Mossammaparast gives us a collection in which God continually approaches and recedes. The opening poem is titled ‘Lapsed Believer’. In it God is taken apart ‘like an artform’. But ‘still He rises’. This dialectic between belief and unbelief can be intuited in the scraps of liturgy that peer through the poetry; God’s incarnation as a sweaty Nick Cave; the allusions to the Qur’an; and the thrum of the ‘I ams’ that surface and resurface throughout the volume. These ‘I ams’ alert us to the name or non-name of God (cf Exodus 3, John 8). But they also reflect the poet’s deep interrogation of human subjectivity, a desire to discover some kind of consonance between the immanent and the transcendent within the elegant fragility of the human body. The collection’s ‘I ams’ can be thought of as homophonic echoes of the iambs that have an important role as key building blocks within the Western poetic tradition. That Sight is open to the relationship between ontology and rhythmic patterning.

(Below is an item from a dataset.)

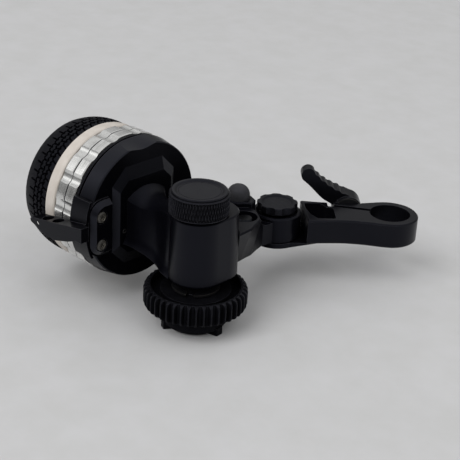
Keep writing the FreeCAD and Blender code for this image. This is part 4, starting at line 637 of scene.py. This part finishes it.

This collection shows an attentiveness to language, to its playful surfaces, the intractability of its hidden grammars, its restless translations and transpositions. Yet there is always a sense that beneath each poetic scherzo the ground could give way and expose everything to the abyss. Therefore, Mossammaparast’s poems aren’t merely vehicles for clever linguistic exhibitionism; rather, they are always aware of ‘the weight of language’, its possibilities and consequences. As a result, That Sight explores a series of conflations and paradoxes, where the outside is in the inside, the universe is in the body, and the ‘beginning is in the end, the atom in the sun’.